August 6th, 2009 by Aaron Saenz
  Filed under robotics.

This robot has skills! Speed is the key to the sweet robotic hand from Ishikawa Komuro Labs at Tokyo University. We are talking fast. In the video you’ll see after the break, this robotic hand bounces a ball quicker than the eye can track. The same hand is able to catch a variety of speeding objects, twirl a stick with high-speed bravado, and even change where it puts its opposable thumbs. Not satisfied with that? Well, it’s also a key ingredient in the development of baseball playing robots. Singularity Hub has that video for you after the break as well.

A lot of robots can catch a ball. This one does it in high speed style.

A lot of robots can catch a ball. This one does it in high speed style.

Now, I know you’re wondering, who would win in a contest between the flexpicker and these Ishikawa bots? Well, my money’s on these quick and capable hands. Sure, the flexpicker is an automated wonder that makes Santa’s elves look like slackers, but can the flex picker bounce a ball while giving you the finger? Didn’t think so.
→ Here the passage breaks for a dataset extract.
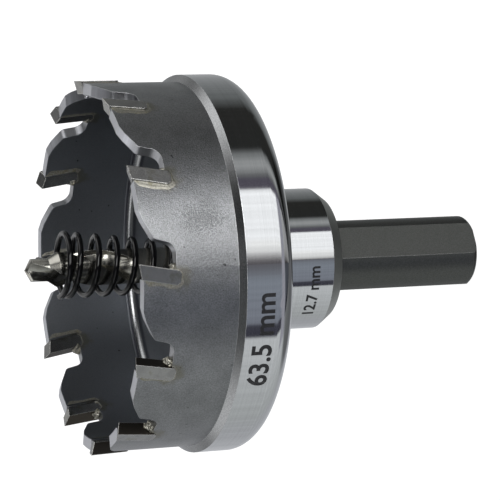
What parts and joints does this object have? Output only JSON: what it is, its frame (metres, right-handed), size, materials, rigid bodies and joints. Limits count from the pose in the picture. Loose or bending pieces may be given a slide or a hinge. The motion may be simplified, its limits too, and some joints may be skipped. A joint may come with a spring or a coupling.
{
  "type": "hole saw",
  "caption": "Hole saw: a shallow cup with brazed hard-metal teeth, a depth collar, a pilot drill, an ejector spring and a shank with flats.",
  "frame": {"origin": "centre of the shank's end face, on which the tool stands", "axes": "+Z along the tool's axis from the shank to the teeth; +X towards the tooth nearest to azimuth zero"},
  "size_m": [0.065, 0.0648, 0.0813],
  "materials": {
    "turned_steel": "ground and sandblasted",
    "hard_metal": "ground, dark grey",
    "drill_steel": "ground, straw-coloured",
    "spring_steel": "gloss black",
    "screw_steel": "black oxide"
  },
  "bodies": {
    "root": {"cutter_body": "turned_steel", "carbide_tip_01": "hard_metal", "carbide_tip_02": "hard_metal", "carbide_tip_03": "hard_metal", "carbide_tip_04": "hard_metal", "carbide_tip_05": "hard_metal", "carbide_tip_06": "hard_metal", "carbide_tip_07": "hard_metal", "carbide_tip_08": "hard_metal", "carbide_tip_09": "hard_metal", "carbide_tip_10": "hard_metal", "carbide_tip_11": "hard_metal", "carbide_tip_12": "hard_metal", "pilot_drill": "drill_steel", "ejector_spring": "spring_steel", "set_screw": "screw_steel"}
  },
  "joints": []
}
But why just compare hand speed? Quick hands are nothing without quick eyes. The Ishikawa bots use rapid laser scans (saccades if you want to get technical) and a ultrafast camera to track and predict where objects will move. Without these saccades, the hands wouldn’t be able to find the ball to catch, and they certianly wouldn’t be able to dribble a ball like a Harlem Globetrotter on steroids. Yep, these robots prove the old engineer’s adage: “if you want to make something cooler, put a laser on it.”

Now, for those of you who got a kick out of seeing robotic chefs working at a Japanese restaurant, this second video from Ishikawa Komuro Labs is really your thing. Different versions of this vid made its way around in the past few months, and these pitching and batting robots are still pretty new. Which is why they won’t blow your mind with their speed. But still, robots playing baseball – how cool is that?

Want robots to play more sports? It all comes back to the hands. Whereas flexpicker, the chef robots, and the batting robot all have great appendages, Ishikawa’s robot hands show the ability for robots to mimic and exceed human dexterity. The versatility of the human hand has held up over thousands of years of evolution. I can’t wait to see what the robotic versions achieve next.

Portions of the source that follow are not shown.